A superannuation death benefit can only be paid to a SIS depen­dent. This includes:

  • Current spouse (legally registered or living together on de facto basis);
  • Child of any age (including child of a spouse);
  • Person who was financially dependent upon the deceased;
  • Person in an interdependen­cy relationship with the deceased;
  • The deceased’s legal personal representative.

Only if there are no SIS de­pendents can the benefits be paid to another person. In this case the trustee decided that no dependents existed and followed the instruc­tions in the deceased’s non-binding nomination. This nomination was made quite soon after starting the relationship with his girlfriend.


The deceased’s girlfriend lodged a complaint with the SCT claiming she was in an interdependency relationship with the deceased. To prove this relationship she needed to meet all four aspects of the interdependency definition. Her claim was based on the follow­ing criteria:

i. Close personal relationship – this was clearly met as they had been together for two years and had a sexual relationship.

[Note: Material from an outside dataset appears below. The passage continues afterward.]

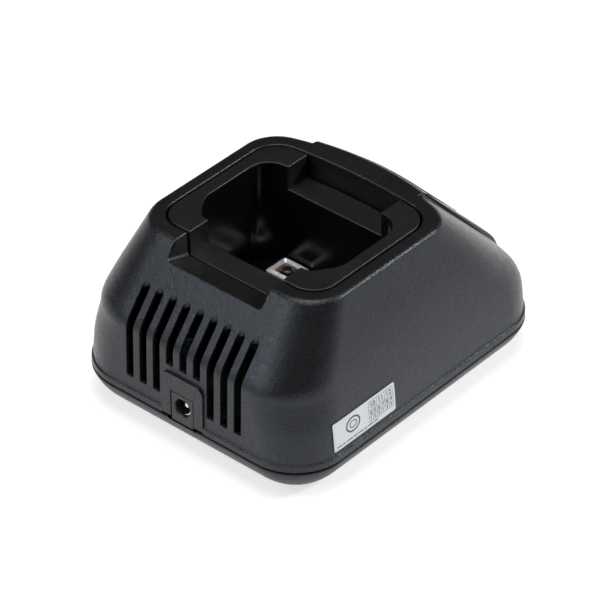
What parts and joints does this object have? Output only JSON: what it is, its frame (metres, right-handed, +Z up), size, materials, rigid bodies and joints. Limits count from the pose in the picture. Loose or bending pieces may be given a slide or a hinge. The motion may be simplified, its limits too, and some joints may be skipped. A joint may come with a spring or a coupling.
{
  "type": "radio charging cradle",
  "caption": "Desktop charging cradle for a hand-held two-way radio: sloped black housing, open pocket with sprung contacts, rear vents, round power inlet and a tray base on rubber feet.",
  "frame": {"origin": "middle of the footprint, on the table under the rubber feet", "axes": "+Z up, +Y towards the rear face with the power inlet and vents, -Y towards the indicator panel, X across"},
  "size_m": [0.0992, 0.128, 0.0624],
  "materials": {
    "housing_plastic": "moulded black ABS, fine leather grain on the slopes, smoother lower band",
    "base_plastic": "moulded black ABS, fine texture",
    "pocket_plastic": "moulded black ABS, fine matt top face, polished well",
    "nickel_plate": "bright nickel plate",
    "contact_bronze": "dark phosphor bronze, polished",
    "spring_steel": "drawn spring wire",
    "inlet_plastic": "moulded black nylon",
    "board_laminate": "green solder mask on glass-epoxy laminate",
    "capacitor_sleeve": "heat-shrunk dark blue sleeve",
    "ferrite": "dark grey ferrite with lacquered winding",
    "chip_epoxy": "black moulding compound",
    "cement_ceramic": "off-white cement filled ceramic",
    "fuse_lacquer": "ochre lacquer",
    "aluminium_extrusion": "extruded, satin",
    "red_lens": "tinted clear epoxy",
    "green_lens": "tinted clear epoxy",
    "clear_plastic": "clear polycarbonate",
    "white_label": "printed white film, plain ring and ruled grid",
    "dark_overlay": "fine matt printed film",
    "silver_label": "matt silver film, blank ruled lines",
    "screw_steel": "zinc plated steel",
    "foot_rubber": "soft black rubber"
  },
  "bodies": {
    "cradle": {"top_housing": "housing_plastic", "base_cover": "base_plastic", "charging_pocket": "pocket_plastic", "contact_carrier": "inlet_plastic", "contact_bezel_left": "nickel_plate", "contact_bezel_right": "nickel_plate", "contact_spring_left": "spring_steel", "contact_spring_right": "spring_steel", "power_inlet_body": "inlet_plastic", "power_inlet_pin": "nickel_plate", "power_inlet_leaf": "nickel_plate", "circuit_board": "board_laminate", "input_capacitor": "capacitor_sleeve", "output_capacitor": "capacitor_sleeve", "storage_inductor": "ferrite", "charge_controller": "chip_epoxy", "sense_resistor": "cement_ceramic", "input_fuse": "fuse_lacquer", "rectifier_diode": "chip_epoxy", "power_transistor": "chip_epoxy", "heat_sink": "aluminium_extrusion", "indicator_led_left": "red_lens", "indicator_led_right": "green_lens", "light_pipe_left": "clear_plastic", "light_pipe_right": "clear_plastic", "side_label": "white_label", "front_overlay": "dark_overlay", "rating_label": "silver_label", "base_screw_front_left": "screw_steel", "base_screw_front_right": "screw_steel", "base_screw_rear_left": "screw_steel", "base_screw_rear_right": "screw_steel", "board_screw_front_left": "screw_steel", "board_screw_front_right": "screw_steel", "board_screw_rear_left": "screw_steel", "board_screw_rear_right": "screw_steel", "pocket_screw_front_left": "screw_steel", "pocket_screw_front_right": "screw_steel", "pocket_screw_rear_left": "screw_steel", "pocket_screw_rear_right": "screw_steel", "rubber_foot_front_left": "foot_rubber", "rubber_foot_front_right": "foot_rubber", "rubber_foot_rear_left": "foot_rubber", "rubber_foot_rear_right": "foot_rubber"},
    "contact_left": {"contact_plunger_left": "contact_bronze"},
    "contact_right": {"contact_plunger_right": "contact_bronze"}
  },
  "joints": [
    {"name": "contact_left_press", "type": "slide", "parent": "cradle", "child": "contact_left", "axis": [0, 0, -1], "range_m": [0, 0.0016], "stiffness_N_per_m": 400, "springref_m": -0.0012, "deforming": ["contact_spring_left"]},
    {"name": "contact_right_press", "type": "slide", "parent": "cradle", "child": "contact_right", "axis": [0, 0, -1], "range_m": [0, 0.0016], "stiffness_N_per_m": 400, "springref_m": -0.0012, "deforming": ["contact_spring_right"]}
  ]
}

ii. Living together – the girl­friend lived at home with her par­ents but the deceased often stayed over and they slept in the same bed. Three months before he died, he moved in on a more permanent basis. He paid board to her parents of $70 per week.

iii. Financial support – she claimed that although they did not have a joint bank account or own joint property that they paid ex­penses for each other from time to time, and in particular when either one was not working.

iv. Domestic support and per­sonal care – she claimed they shared domestic duties.  


The deceased’s family claimed it was not a true de facto situation and did not meet the require­ments for an interdependency relationship. They claimed that the deceased had only lived with his girlfriend for a three-month period and it was just for convenience rather than a “commitment to a shared future life”. This is an impor­tant aspect for proving the existence of an interdependency relationship.  The family members were not claiming to meet the definition of a SIS dependent; so to be eligible to receive death benefits, they needed to prove that the girlfriend was not a SIS dependent either.  


On the basis of the facts presented, including testimonies from family and friends, the SCT found that the girlfriend (complain­ant) and the deceased were in an interdependency relationship.  The other family members were not SIS dependents and therefore, the existence of a SIS dependent (the girlfriend) meant they were not eligible to receive any of the death benefit. The SCT overturned the trustee decision and awarded full payment of the superannuation death benefit to the girlfriend.  


Some interesting points to note from this case:

• The definition of interde­pendency relationship requires evidence of “a close personal rela­tionship”, not of a de facto relation­ship. It should, however, be noted that the SIS definition of a de facto relationship can be established after just one day of living together. This may be different from the de facto definition in family law provisions.

• Estate planning for young people is often overlooked as it is assumed that they do not have many assets. However, they often have high levels of insurance cover inside an employer superannua­tion fund. In this case, the disputed death benefit was for $131,437, of which only $1537 was accumulated savings.

• Dealing with disputes through the SCT system is lengthy and may cause hardship for dependents who need to rely on the money from the death benefit. In this case, the member died on December 8, 2007. The trustee made its decision on May 21, 2008 and the complainant lodged a complaint on August 19, 2008. The SCT made its final decision on December 1, 2009. This was two years after the member’s death.  


Estate planning issues and the payment of death benefits should be raised with every client. Advisers should also be talking to clients about estate planning for their children.  Get your clients to identify all the people who could have a po­tential claim against their superan­nuation and decide who they want to receive payments and where the problems could lie. From here, you will be in a position to help your client to develop solutions to avoid these problems.

In this particular case, if the deceased member had wanted his death benefits to be paid to his father, mother and/or brother, this may have been achieved by making a binding death benefit nomination payable to his estate (if allowed by the superannuation fund) and then making a Will with instructions on how to distribute the payment. Disputes could still arise if the girlfriend had the right under Fam­ily Law provisions to contest the estate. However, in most states she would need to prove de facto status and this might require that she lived with her boyfriend for a longer period of time.  If the deceased member wanted his death benefits to be paid to his girlfriend, it may have helped the process if he had documented the nature of their relationship in regards to the financial support, domestic support and personal care, to prove the interdependency.